Current-year AQR scores appear to be a reasonably good predictor of future performance. Although the order of scores changed somewhat from 2009 figures, both winners and losers tend to be fairly consistent from year to year.

Nevertheless, I have a big problem with the AQR scores. As I’ve noted in previous analyses, “quality” for any product or service has two distinct components: how good the product is, as promised, and how well the supplier delivers on what was promised.

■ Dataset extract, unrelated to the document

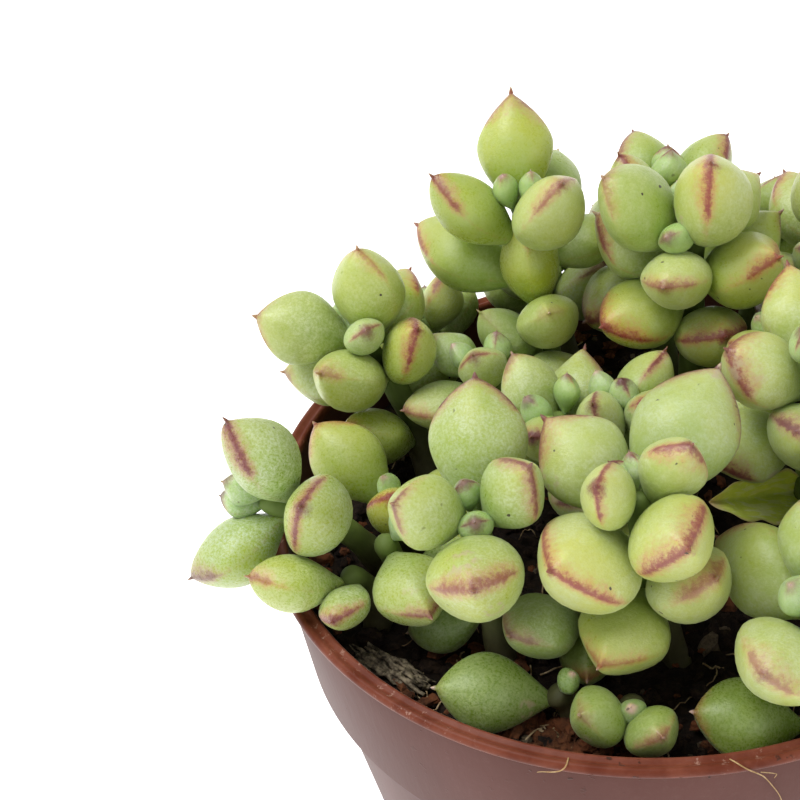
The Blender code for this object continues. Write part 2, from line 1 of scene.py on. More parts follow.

The AQR scores reflect only the delivery component of quality—how closely each airline comes to meeting basic obligations. Thus, for the most part, the scores reflect more the absence of problems rather than any positive experience. They have nothing to say about the many other factors that affect how much you might enjoy a flight—seat space, onboard service, in-flight entertainment, and such—nor do they account for the generosity of the various lines’ frequent flyer programs or the presence/absence of annoying fees and charges.

The problem with delivery-based scores is, of course, that an airline admittedly offering a lousy product—Ryanair is the prototype—could earn a top AQR score by delivering its lousy product consistently.

From the beginning, AQR has touted its scores as unique in that they’re based entirely on “objective” statistical data. True enough—many of the “how good is the product” quality features would be difficult to measure without resorting to surveys, with their unavoidable biases. Nevertheless, when I select an airline, those “how good is the product” factors far outweigh the AQR factors, especially given the relatively small spread between top and bottom AQR scores. And for the “how good” element of quality, my take (and that of many surveys) is that JetBlue offers by far the best flight experience of any large domestic airline. Its high AQR scores are icing on the cake.

The annual AQR release usually generates more attention than I’ve seen so far, probably because of the current focus on Southwest’s 737 problems. Even so, you’ll probably still see quite a bit about AQR. And when you do, keep in mind that AQR measures only one part—and, to me, the less important part—of the overall airline quality picture.